§ Written instruction
Look below and pull out each line with the word "scene".

BEGIN Records for this task

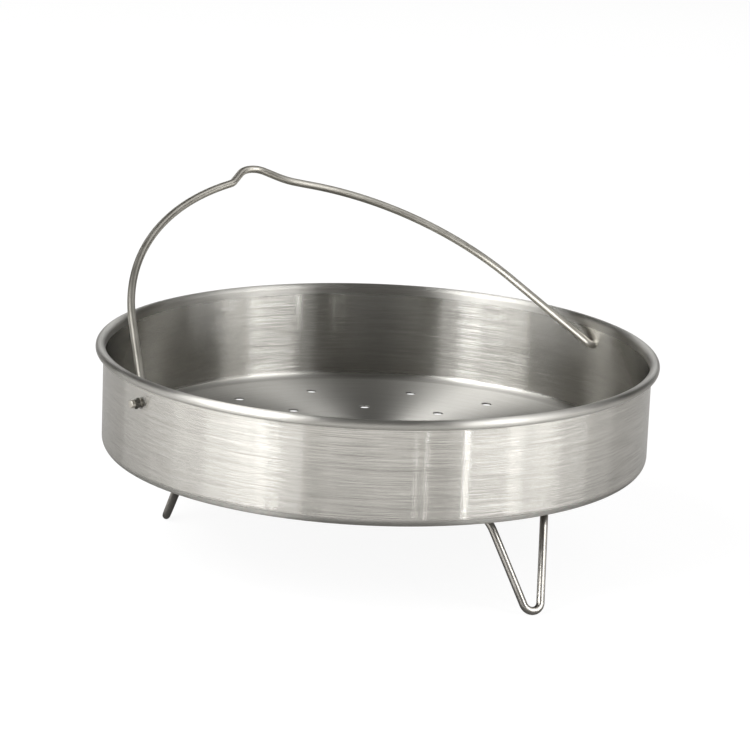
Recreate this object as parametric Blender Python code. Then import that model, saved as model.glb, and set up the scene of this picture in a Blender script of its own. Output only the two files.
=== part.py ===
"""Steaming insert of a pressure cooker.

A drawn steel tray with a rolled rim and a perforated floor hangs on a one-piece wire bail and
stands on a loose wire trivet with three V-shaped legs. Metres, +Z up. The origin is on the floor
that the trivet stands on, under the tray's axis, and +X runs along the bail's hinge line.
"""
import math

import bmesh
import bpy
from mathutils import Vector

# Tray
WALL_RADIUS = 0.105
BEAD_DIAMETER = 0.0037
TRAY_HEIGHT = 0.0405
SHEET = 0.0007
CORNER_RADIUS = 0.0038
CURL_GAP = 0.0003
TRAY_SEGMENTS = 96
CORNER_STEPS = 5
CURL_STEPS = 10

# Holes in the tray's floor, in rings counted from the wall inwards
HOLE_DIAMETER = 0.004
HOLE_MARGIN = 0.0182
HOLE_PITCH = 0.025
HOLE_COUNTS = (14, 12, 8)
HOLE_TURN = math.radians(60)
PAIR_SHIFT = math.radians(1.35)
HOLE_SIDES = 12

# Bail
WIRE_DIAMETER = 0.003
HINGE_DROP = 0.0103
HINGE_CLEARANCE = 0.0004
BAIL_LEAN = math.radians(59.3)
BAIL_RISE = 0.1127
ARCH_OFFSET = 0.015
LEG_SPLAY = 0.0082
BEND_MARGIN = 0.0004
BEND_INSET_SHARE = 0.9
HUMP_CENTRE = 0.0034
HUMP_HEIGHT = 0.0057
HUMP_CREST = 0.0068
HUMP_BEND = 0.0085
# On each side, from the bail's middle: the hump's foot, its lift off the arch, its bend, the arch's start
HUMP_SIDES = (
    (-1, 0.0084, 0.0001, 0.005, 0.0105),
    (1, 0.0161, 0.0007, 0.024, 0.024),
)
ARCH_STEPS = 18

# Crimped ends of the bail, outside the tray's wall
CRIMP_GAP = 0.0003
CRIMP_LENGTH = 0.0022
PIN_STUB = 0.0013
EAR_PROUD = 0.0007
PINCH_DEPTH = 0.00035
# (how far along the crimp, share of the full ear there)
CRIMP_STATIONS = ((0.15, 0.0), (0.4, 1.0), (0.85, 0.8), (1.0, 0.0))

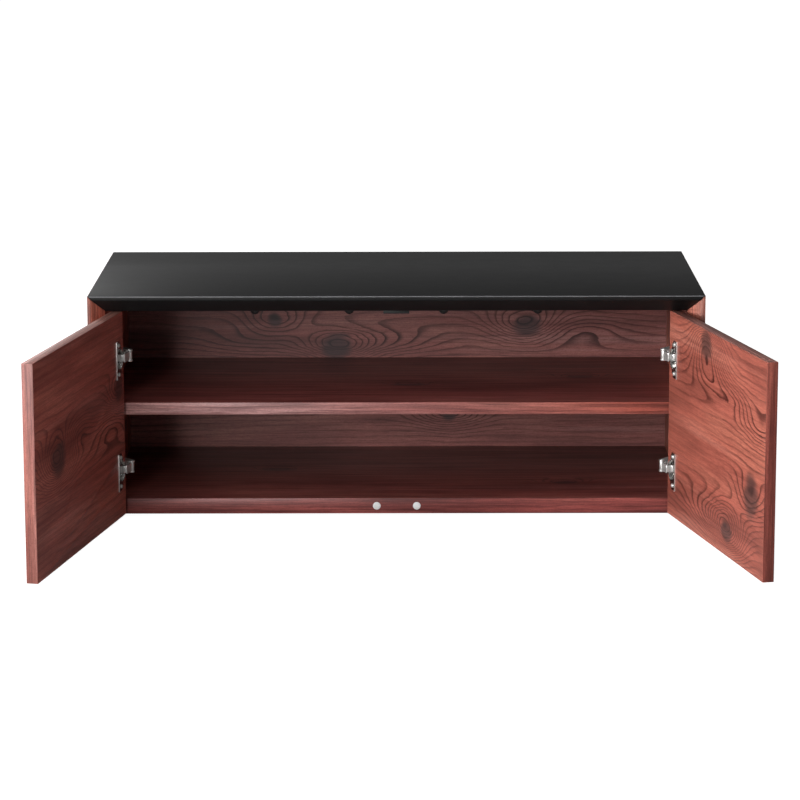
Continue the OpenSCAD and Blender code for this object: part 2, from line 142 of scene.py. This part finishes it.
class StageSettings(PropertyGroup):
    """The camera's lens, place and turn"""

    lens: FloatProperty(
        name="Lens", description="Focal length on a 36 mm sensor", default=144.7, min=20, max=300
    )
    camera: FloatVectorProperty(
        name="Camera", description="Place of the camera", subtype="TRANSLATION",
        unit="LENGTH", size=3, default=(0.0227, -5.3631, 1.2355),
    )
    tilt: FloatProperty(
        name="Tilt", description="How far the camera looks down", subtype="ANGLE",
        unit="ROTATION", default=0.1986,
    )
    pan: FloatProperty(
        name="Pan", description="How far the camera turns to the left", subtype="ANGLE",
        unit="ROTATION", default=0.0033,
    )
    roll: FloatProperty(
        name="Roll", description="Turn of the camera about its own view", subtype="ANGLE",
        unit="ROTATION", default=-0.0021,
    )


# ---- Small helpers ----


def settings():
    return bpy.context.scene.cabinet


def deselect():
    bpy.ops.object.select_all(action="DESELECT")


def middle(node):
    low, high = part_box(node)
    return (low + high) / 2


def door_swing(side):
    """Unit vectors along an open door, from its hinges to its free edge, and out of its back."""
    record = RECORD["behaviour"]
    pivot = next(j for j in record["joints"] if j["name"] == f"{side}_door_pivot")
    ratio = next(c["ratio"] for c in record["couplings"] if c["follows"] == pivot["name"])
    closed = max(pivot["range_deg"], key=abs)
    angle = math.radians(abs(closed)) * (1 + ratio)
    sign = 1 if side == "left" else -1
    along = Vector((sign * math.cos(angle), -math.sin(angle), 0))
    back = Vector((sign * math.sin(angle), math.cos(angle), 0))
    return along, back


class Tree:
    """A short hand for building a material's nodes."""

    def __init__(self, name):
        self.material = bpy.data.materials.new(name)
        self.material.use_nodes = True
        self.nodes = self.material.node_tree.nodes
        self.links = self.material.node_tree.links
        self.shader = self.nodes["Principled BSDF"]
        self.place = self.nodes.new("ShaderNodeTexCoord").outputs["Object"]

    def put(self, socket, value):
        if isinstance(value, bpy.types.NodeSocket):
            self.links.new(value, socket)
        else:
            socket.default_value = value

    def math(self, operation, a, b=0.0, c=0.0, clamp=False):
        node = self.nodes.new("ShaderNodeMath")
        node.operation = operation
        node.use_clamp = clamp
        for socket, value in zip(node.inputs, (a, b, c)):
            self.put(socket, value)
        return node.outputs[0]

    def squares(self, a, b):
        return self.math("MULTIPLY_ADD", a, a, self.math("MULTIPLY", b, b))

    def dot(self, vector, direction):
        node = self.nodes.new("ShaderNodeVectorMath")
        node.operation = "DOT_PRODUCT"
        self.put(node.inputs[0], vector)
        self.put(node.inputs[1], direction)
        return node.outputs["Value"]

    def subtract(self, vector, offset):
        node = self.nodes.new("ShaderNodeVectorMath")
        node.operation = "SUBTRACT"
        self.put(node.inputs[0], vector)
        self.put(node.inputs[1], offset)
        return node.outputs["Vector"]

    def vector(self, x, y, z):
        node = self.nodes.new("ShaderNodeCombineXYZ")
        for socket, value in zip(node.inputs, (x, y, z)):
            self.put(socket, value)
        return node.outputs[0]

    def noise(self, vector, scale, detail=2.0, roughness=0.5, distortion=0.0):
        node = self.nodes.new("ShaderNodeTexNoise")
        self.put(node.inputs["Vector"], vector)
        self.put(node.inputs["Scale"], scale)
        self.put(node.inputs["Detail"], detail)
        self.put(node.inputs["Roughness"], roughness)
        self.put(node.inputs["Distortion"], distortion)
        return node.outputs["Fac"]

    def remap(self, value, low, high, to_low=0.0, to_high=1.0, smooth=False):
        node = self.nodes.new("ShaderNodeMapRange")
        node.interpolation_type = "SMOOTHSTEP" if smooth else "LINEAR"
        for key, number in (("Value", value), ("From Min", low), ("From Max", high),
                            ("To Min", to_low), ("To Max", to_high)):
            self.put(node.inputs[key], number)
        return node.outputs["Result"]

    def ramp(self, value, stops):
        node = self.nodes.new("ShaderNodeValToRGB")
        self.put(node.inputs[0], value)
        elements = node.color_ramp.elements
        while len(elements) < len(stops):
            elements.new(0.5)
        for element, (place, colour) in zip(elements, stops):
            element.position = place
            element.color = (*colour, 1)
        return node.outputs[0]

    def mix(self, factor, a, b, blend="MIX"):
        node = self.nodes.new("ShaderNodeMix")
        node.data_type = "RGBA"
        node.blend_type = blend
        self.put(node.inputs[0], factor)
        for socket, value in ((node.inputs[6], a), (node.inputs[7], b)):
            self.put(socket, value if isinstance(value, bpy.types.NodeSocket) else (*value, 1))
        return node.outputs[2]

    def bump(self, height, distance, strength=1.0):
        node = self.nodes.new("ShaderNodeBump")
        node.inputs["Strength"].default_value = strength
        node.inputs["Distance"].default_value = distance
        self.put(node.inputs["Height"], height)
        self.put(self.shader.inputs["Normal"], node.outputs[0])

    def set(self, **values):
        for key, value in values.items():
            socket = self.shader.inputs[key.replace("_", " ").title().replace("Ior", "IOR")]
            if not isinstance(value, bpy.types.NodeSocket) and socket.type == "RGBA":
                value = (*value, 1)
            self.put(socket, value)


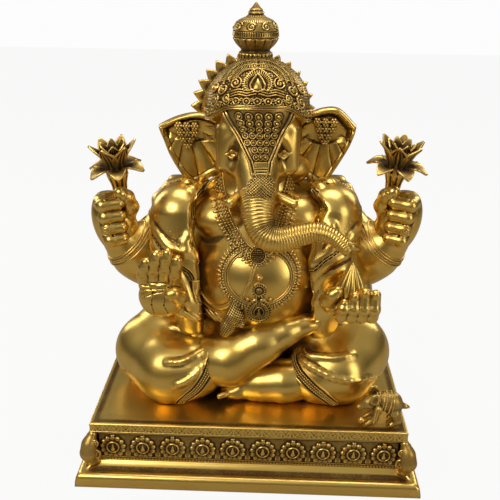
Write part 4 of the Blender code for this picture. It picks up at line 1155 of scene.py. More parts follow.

END Records for this task

§ Full output
Recreate this object as parametric Blender Python code. Then import that model, saved as model.glb, and set up the scene of this picture in a Blender script of its own. Output only the two files.
Continue the OpenSCAD and Blender code for this object: part 2, from line 142 of scene.py. This part finishes it.
    return bpy.context.scene.cabinet
Write part 4 of the Blender code for this picture. It picks up at line 1155 of scene.py. More parts follow.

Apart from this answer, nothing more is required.